Так внезапное ощущение счастья преодолевает уныние и распад в «Парижской поэме». В стихах Набокова парижского периода нет темы сиюминутного счастья, экстаза, что было нередко для его берлинского периода, но есть вера в грядущее воскресение «молчащего зерна» поэзии: «но не мнима ли сама утрата, если мимолётное в мире может быть заключено в бессмертный – и потому счастливый – стих?» – вопрошал Набоков в рецензии на «Избранные стихи» Ивана Бунина.
В рассказе «Василий Шишков» фраза «Исчезнуть, раствориться» через три абзаца, в самом конце рассказа, рифмуется с закавыченной строкой «…прозрачность и прочность такой необычной гробницы», напоминая про пушкинскую «Сказку о мёртвой царевне и семи богатырях», где невеста покоилась в хрустальном гробе, дождавшись освобождения.

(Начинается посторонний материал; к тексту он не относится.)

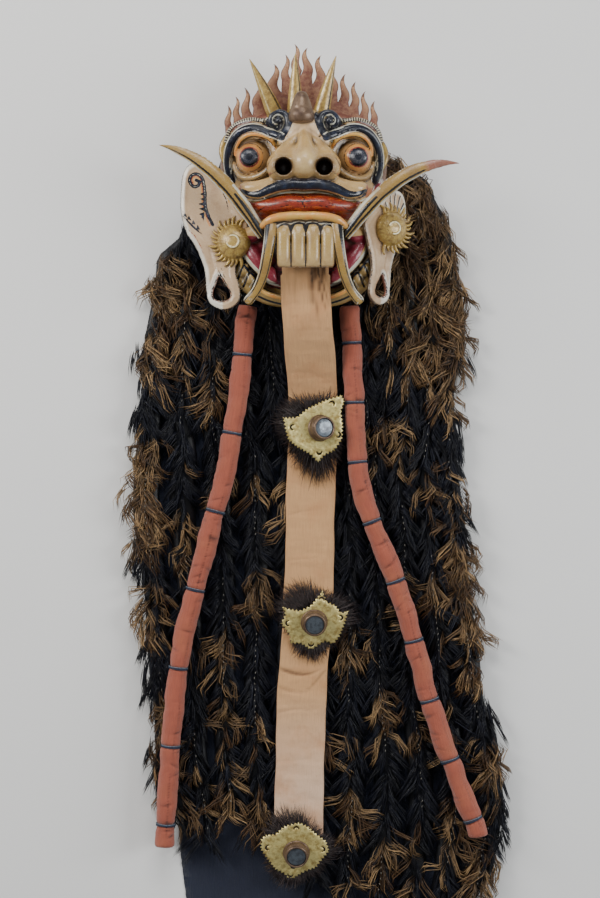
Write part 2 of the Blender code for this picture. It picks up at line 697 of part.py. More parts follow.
def fur_ruff(name, place, floor):
    """The pad of fur between a plate and the tongue."""
    centre = place.translation
    top = centre.z - floor
    bm = bmesh.new()
    bmesh.ops.create_uvsphere(bm, u_segments=14, v_segments=8, radius=1)
    size = (TONGUE_WIDTH / 2, PLATE_RADIUS * 1.05, max(top, RUFF_HEIGHT) * 1.2)
    bmesh.ops.scale(bm, vec=size, verts=bm.verts)
    bmesh.ops.translate(bm, vec=(along(TONGUE_LINE, centre.y), centre.y, floor + top * 0.4),
                        verts=bm.verts)
    ruff = add_mesh("fur_ruff_" + name, mesh_from("fur_ruff_" + name, bm), None, "hair")
    reach = PLATE_RADIUS * 6
    for label, spot, depth in (
            ("under_plate_", place, -PLATE_THICKNESS / 2 - JOINT_GAP),
            ("on_tongue_", Matrix.Translation((centre.x, centre.y, floor)), -reach)):
        slab = bmesh.new()
        bmesh.ops.create_cube(slab, size=reach)
        bmesh.ops.translate(slab, vec=(0, 0, depth + reach / 2), verts=slab.verts)
        cutter = add_mesh(label + name, mesh_from(label + name, slab), CUTTERS)
        cutter.matrix_world = spot
        cut(ruff, cutter)


# The stuffed tubes. Each pair is how far down, and how far the tube is from the tongue's edge
LEFT_TUBE_GAP = [(-0.183, 0.029), (-0.233, 0.040), (-0.287, 0.049), (-0.354, 0.061),
                 (-0.422, 0.070), (-0.503, 0.090), (-0.584, 0.108), (-0.651, 0.119),
                 (-0.719, 0.123), (-0.800, 0.128), (-0.914, 0.132)]
RIGHT_TUBE_GAP = [(-0.179, 0.011), (-0.233, 0.010), (-0.300, 0.008), (-0.354, 0.009),
                  (-0.422, 0.018), (-0.489, 0.040), (-0.557, 0.069), (-0.638, 0.098),
                  (-0.719, 0.125), (-0.800, 0.155), (-0.900, 0.196)]


def tube_point(side, y):
    """The middle of a tube at y."""
    gap = along(RIGHT_TUBE_GAP if side > 0 else LEFT_TUBE_GAP, y)
    x = along(TONGUE_LINE, y) + side * (TONGUE_WIDTH / 2 + gap + TUBE_DIAMETER / 2)
    return Vector((x, y, HAIR_TOP + JOINT_GAP + TUBE_DIAMETER / 2))


def stuffed_tube(side):
    """A stuffed cloth tube, pinched where each tie goes round it, and its ties."""
    name = "right" if side > 0 else "left"
    count = TIES_RIGHT if side > 0 else TIES_LEFT
    head = -188 * UNIT
    foot = RIGHT_TUBE_FOOT_Y if side > 0 else LEFT_TUBE_FOOT_Y
    ties = [head + (foot - head) * (i + 0.62) / (count - 0.10) for i in range(count)]
    radius = TUBE_DIAMETER / 2
    pinch = TIE_DIAMETER + JOINT_GAP
    spread = TIE_DIAMETER * 2.2
    stations = [(head, 0.86), (head - 0.004, 1.0)]
    for y in ties:
        stations += [(y + spread, 1.0), (y, 1 - pinch / radius), (y - spread, 1.0)]
    stations += [(foot + 0.004, 1.0), (foot, 0.82)]
    rings = []
    for y, share in stations:
        ahead = (tube_point(side, y - 0.01) - tube_point(side, y + 0.01)).normalized()
        across = Vector((0, 0, 1)).cross(ahead).normalized()
        rings.append(section(tube_point(side, y), across, Vector((0, 0, 1)), radius * share,
                             radius * share, TUBE_SIDES))
    loft("stuffed_tube_" + name, rings, "tube_cloth")
    for i, y in enumerate(ties):
        ahead = (tube_point(side, y - 0.01) - tube_point(side, y + 0.01)).normalized()
        across = Vector((0, 0, 1)).cross(ahead).normalized()
        frame = Matrix((across, (0, 0, 1), across.cross(Vector((0, 0, 1))))).transposed()
        bpy.ops.mesh.primitive_torus_add(
            major_segments=TUBE_SIDES, minor_segments=3,
            major_radius=radius - TIE_DIAMETER / 2, minor_radius=TIE_DIAMETER / 2)
        ring = bpy.context.active_object
        ring.name = f"tie_{name}_{i + 1}"
        ring.data.materials.append(material("tie_thread"))
        for collection in list(ring.users_collection):
            collection.objects.unlink(ring)
        PIECES.objects.link(ring)
        ring.matrix_world = Matrix.Translation(tube_point(side, y)) @ frame.to_4x4()


# The hair and its backing
def hair_edge(side, y):
    return side * along(RIGHT_EDGE if side > 0 else LEFT_EDGE, y)


def parting(y):
    """Half the width of the parting in front of the wearer's neck."""
    return along([(0.0, LOCK_GAP / 2), (PARTING_HEAD_Y, PARTING_WIDTH / 2),
                  (PARTING_FOOT_Y + PARTING_CLOSE, PARTING_WIDTH / 2),
                  (PARTING_FOOT_Y, LOCK_GAP / 2)], y)


def lane(side, k, locks, y):
    """The inner and outer edge of a lock's lane, straight between the sections' rows."""
    pitch = (HAIR_TOP_Y - HAIR_FOOT_Y) / (LOCK_SECTIONS - 1)
    row = (HAIR_TOP_Y - y) / pitch
    first = min(int(row + 0.001), LOCK_SECTIONS - 2)
    ends = []
    for at in (HAIR_TOP_Y - first * pitch, HAIR_TOP_Y - (first + 1) * pitch):
        inner = along(TONGUE_LINE, at) + side * parting(at)
        width = (hair_edge(side, at) - inner) / locks
        ends.append((inner + width * k, inner + width * (k + 1)))
    share = row - first
    return [a + (b - a) * share for a, b in zip(*ends)]


def hair_locks():
    """Locks of hair side by side on the backing, each a row of tufts."""
    pitch = (HAIR_TOP_Y - HAIR_FOOT_Y) / (LOCK_SECTIONS - 1)
    rows = [HAIR_TOP_Y - pitch * i for i in range(LOCK_SECTIONS)]
    order = 0
    for side, locks in ((-1, LOCKS_LEFT), (1, LOCKS_RIGHT)):
        for n in range(locks):
            k = n if side > 0 else locks - 1 - n
            foot = HAIR_FOOT_Y + LOCK_SHORT[order % len(LOCK_SHORT)]
            stops = [y for y in rows if y > foot + 0.010] + [foot]
            rings = []
            for i, y in enumerate(stops):
                inner, outer = lane(side, k, locks, y)
                full = 0.35 if i == len(stops) - 1 else 0.80 if i == 0 else 1.0
                tuft = TUFT_SHARE if (i + order) % 2 else 1.0
                height = LOCK_HEIGHT / 2 * tuft
                centre = Vector(((inner + outer) / 2, y, BACKING_THICKNESS + JOINT_GAP + height))
                half = (abs(outer - inner) - LOCK_GAP) / 2 * full
                rings.append(section(centre, Vector((1, 0, 0)), Vector((0, 0, 1)),
                                     half * (1.0 + tuft) / 2, height, LOCK_SIDES))
            order += 1
            loft(f"hair_lock_{order}", rings, "hair")


def backing():
    """The cloth that the hair is sewn to. The part lies on its flat underside."""
    steps = 16
    edge = []
    for i in range(steps + 1):
        y = HAIR_TOP_Y - BACKING_INSET + (HAIR_FOOT_Y - HAIR_TOP_Y + BACKING_INSET) * i / steps
        edge.append(y)
    right = [(hair_edge(1, y) - BACKING_INSET, y) for y in edge]
    left = [(hair_edge(-1, y) + BACKING_INSET, y) for y in edge]
    place = Matrix.Translation((0, 0, BACKING_THICKNESS / 2))
    flat_solid("cloth_backing", right + left[::-1], BACKING_THICKNESS, "backing_cloth",
               place=place)


def main():
    backing()
    hair_locks()
    mask = sculpted("carved_mask", face_forms())
    for cutter in hollow_cutters():
        cut(mask, cutter)
    let_in = [crest(), *horns(), knob(), tongue()]
    for side, rise, bend in ((-1, 56, 46), (1, 51, 58)):
        let_in += [tusk(side, rise, bend), fang(side), ear(side), boss(side), temple_leaf(side)]
    for piece in let_in:
        cut(mask, grown(piece, SOCKET_GAP))
    for side in (-1, 1):
        stuffed_tube(side)
    medallions()


main()
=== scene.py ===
"""The finish of the carved ceremonial dance mask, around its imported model.

Lengths are in metres. The carving of the face is laid out in face units of a
millimetre, across from between the eyes, up towards the crown, and out from the rim.
"""

import math

import bpy
import numpy as np
from mathutils import Matrix, Vector
from mathutils.geometry import delaunay_2d_cdt

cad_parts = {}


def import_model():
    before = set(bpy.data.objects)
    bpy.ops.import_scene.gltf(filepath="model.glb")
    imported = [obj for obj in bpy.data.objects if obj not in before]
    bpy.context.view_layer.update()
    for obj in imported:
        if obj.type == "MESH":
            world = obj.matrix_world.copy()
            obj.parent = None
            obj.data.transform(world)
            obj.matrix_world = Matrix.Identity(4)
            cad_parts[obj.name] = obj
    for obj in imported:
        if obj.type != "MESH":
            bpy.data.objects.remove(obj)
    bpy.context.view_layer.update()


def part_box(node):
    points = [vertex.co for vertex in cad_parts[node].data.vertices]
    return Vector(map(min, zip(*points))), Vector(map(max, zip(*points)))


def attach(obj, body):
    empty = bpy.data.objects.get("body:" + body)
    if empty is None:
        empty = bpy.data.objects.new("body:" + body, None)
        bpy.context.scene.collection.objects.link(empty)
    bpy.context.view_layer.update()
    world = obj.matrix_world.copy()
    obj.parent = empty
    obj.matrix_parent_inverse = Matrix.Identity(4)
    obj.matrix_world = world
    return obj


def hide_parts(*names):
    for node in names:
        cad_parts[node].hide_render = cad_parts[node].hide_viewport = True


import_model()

# Where the solids lie, and their sizes in metres
BODY = "root"
UNIT = 0.001  # a face unit
MASK_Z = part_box("carved_mask")[0][2]
HAIR_TOP = max(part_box(f"hair_lock_{i + 1}")[1][2] for i in range(11))
BACKING_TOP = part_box("cloth_backing")[1][2]

TUSK_WIDTH = 0.021
TUSK_THICKNESS = 0.013
FANG_WIDTH = 0.014
HORN_LENGTH = 0.078
HORN_RADIUS = 0.011
KNOB_RADIUS = 0.0165
KNOB_LENGTH = 0.042
TONGUE_WIDTH = 0.067
TONGUE_THICKNESS = 0.009
TUBE_DIAMETER = 0.028
PLATE_RADIUS = 0.038
BEZEL_RADIUS = 0.0165
BEZEL_HEIGHT = 0.015
MIRROR_RADIUS = 0.0125


def tone(r, g, b):
    """The shader's colour for a screen colour, each of whose parts is from 0 to 1."""
    return tuple(c / 12.92 if c < 0.04 else ((c + 0.055) / 1.055) ** 2.4 for c in (r, g, b))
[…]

«Не переоценил ли он “прозрачность и прочность такой необычной гробницы?”» – завершает Набоков рассказ «Василий Шишков». Ибо страшен распад языка, «с полурусского, с полузабытого / переход на подобье арго». В поэме запечатлелись, как оттиски мучительных сомнений перехода на чужое наречье, «чудовищные трудности предстоящего перевоплощения, и ужас расставанья с живым, ручным существом ввергли меня сначала в состояние, о котором нет надобности распространяться…» («Другие берега»). Зависание вне речи, когда «…нет извне опоры, ни предела» (Тютчев), отражённое в стихотворении Набокова «Око», может способствовать видению вещей в ином – возможно, подлинном свете:

К одному исполинскому оку
без лица, без чела и без век,
без телесного марева сбоку
наконец-то сведён человек.

Такой взгляд извне дает видение «всего, что сокрыто от прочих очей» («Поэты»), позволяет узреть наложение призрачных волокнистых узоров – так при полёте авиалайнера на большой высоте открываются во взаимном наложении несколько пластов «завтрашних облаков» («Дар»).